After trekking in a mile or so further through an abandoned quarry Alec spotted something and knelt down quickly to take a shot. I thought he was going for the partridge in the foreground, but no, beyond that, off in the distance loomed the 'Goldsworthy' that the four of us had so eagerly set off in search of. (You can just see the three blocky sillouetts of the installation on the horizon.)
David took another shot of it when we got closer. To be contiued.
Friday, September 6, 2013
Plastic Plastic Plastic
Norman and I pondered as to what to use for a template to determine the circle shape for the skylight opening in the dome of the chamber we we5e building. It needed to be an18 inch diameter. We looked around the house keeping cottage
We considered a pizza dish. It was too small. The portal in the washing machine looked the perfect size. It had glass in it too and could be used as well for the top of the tumulus.
We ended up using Mrs Howarth's laundry hamper instead.
It worked perfectly.
New technology and materials meets old.
Thursday, September 5, 2013
Listening to Chamber Music
I listened to a favorite chamber music piece while pinning rows of corbeled stones in our dry laid dome yesterday . I really enjoyed the ambience.

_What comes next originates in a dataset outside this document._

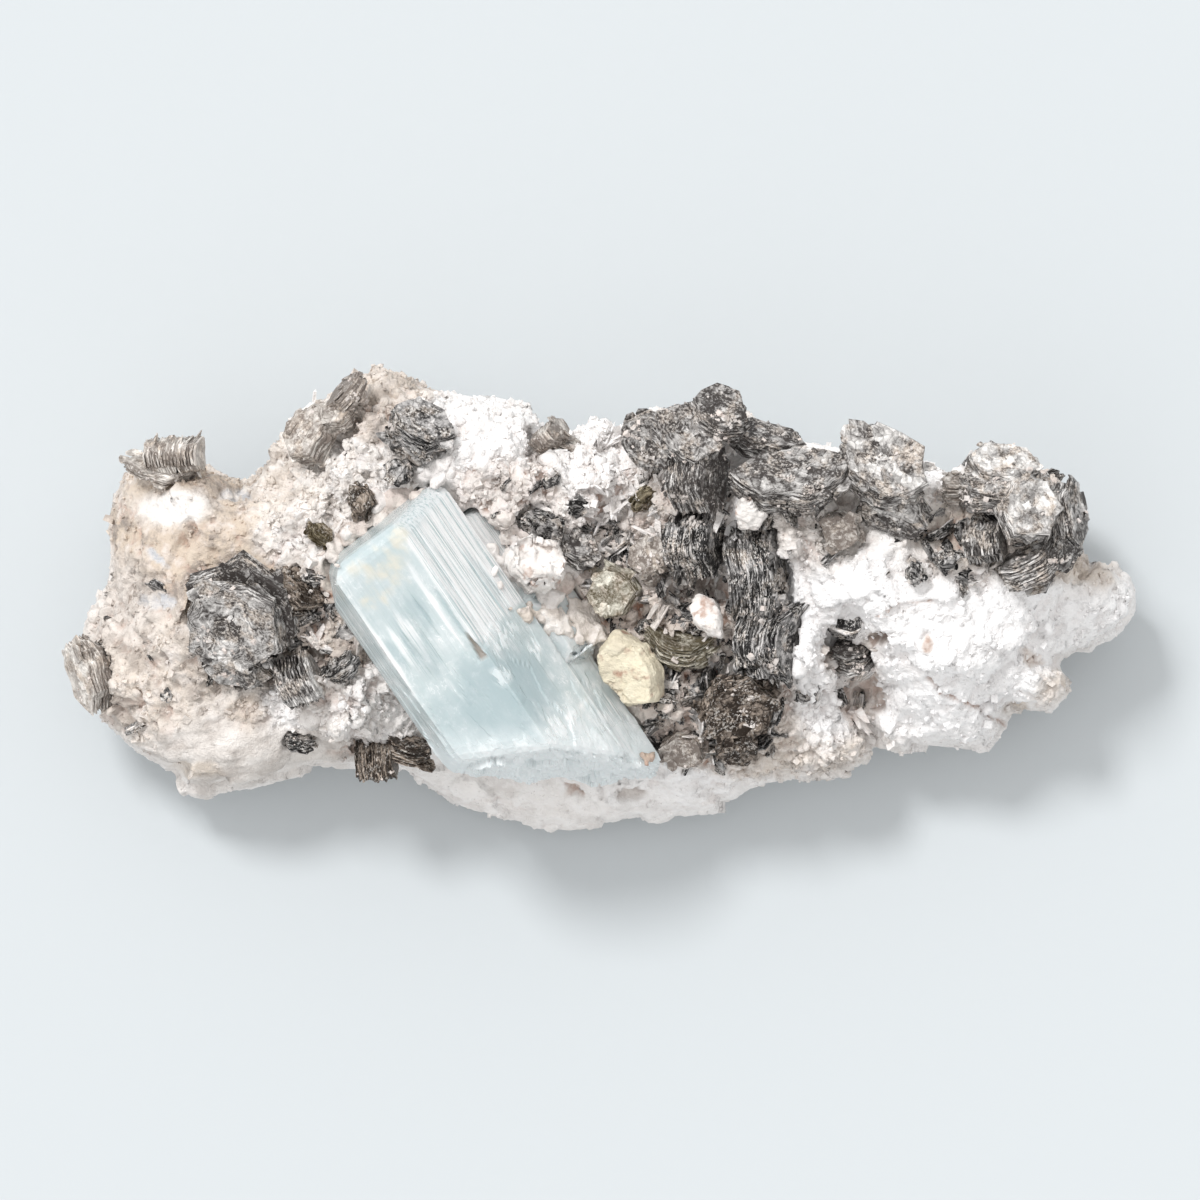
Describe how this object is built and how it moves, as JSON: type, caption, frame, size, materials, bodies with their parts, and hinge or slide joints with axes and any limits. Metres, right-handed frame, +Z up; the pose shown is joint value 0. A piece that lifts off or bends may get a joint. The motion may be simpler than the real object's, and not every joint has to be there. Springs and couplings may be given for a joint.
{
  "type": "aquamarine crystal specimen",
  "caption": "Blue aquamarine prism lying across a white albite matrix with dark mica books, resting on its flat trimmed back.",
  "frame": {"origin": "under the middle of the bounding box, on the surface that the flat trimmed back rests on", "axes": "+X along the specimen's length, +Y across it, +Z up out of the display side"},
  "size_m": [0.1205, 0.0522, 0.0376],
  "materials": {
    "albite": "rough, sugary to bladed white feldspar",
    "cream_feldspar": "dull cream feldspar",
    "mica": "dark silvery layered mica, pearly on the flat faces",
    "brown_mica": "brownish see-through mica, pearly on the flat faces",
    "aquamarine": "milky pale blue, striated along its length, glassy"
  },
  "bodies": {
    "root": {"albite_blade_high": "albite", "albite_blade_low": "albite", "albite_matrix": "albite", "albite_overgrowth": "albite", "aquamarine_crystal": "aquamarine", "cream_feldspar": "cream_feldspar", "mica_back_prism": "mica", "mica_barrel": "mica", "mica_black": "mica", "mica_brown_chip": "brown_mica", "mica_brown_fleck": "brown_mica", "mica_cap": "mica", "mica_centre_dark": "mica", "mica_centre_grey": "mica", "mica_column": "mica", "mica_crown": "mica", "mica_crown_left": "mica", "mica_disc": "brown_mica", "mica_fan": "mica", "mica_flank_chip": "mica", "mica_grey_block": "mica", "mica_hanging": "mica", "mica_hanging_chip": "mica", "mica_in_pocket": "mica", "mica_left_edge": "mica", "mica_lower": "mica", "mica_nub": "mica", "mica_olive": "brown_mica", "mica_ridge_left": "mica", "mica_ridge_right": "mica", "mica_right": "mica", "mica_rosette": "mica", "mica_smoky_patch": "brown_mica", "mica_spot_high": "mica", "mica_spot_low": "mica", "mica_striped_block": "mica", "mica_tan_low": "brown_mica", "mica_tip_chip": "mica", "mica_wedge": "mica"}
  },
  "joints": []
}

I guess this underground structure we are building is my favorite chamber, so any music I Iisten to in it is great.
Wondering what kinds of music or song titles others might suggest as appropriate to listen to in here as well?
Wednesday, September 4, 2013
Spiral vs. circle coursing in the dome roof?
The corbelled dome we are building is made of a continuous course of narrowing spiral of flagstones
You can see it better here in the outline.
We could have build it in a different way by creating separate rings of stone that lay on top of each other and get gradually smaller in diameter.
That would mean fitting the last stone of each circle in the space between the first and the second to last.
The spiral has the advantage of not having to do that kind of 'last stone' fitting on each row.
But is it as strong? That is the question.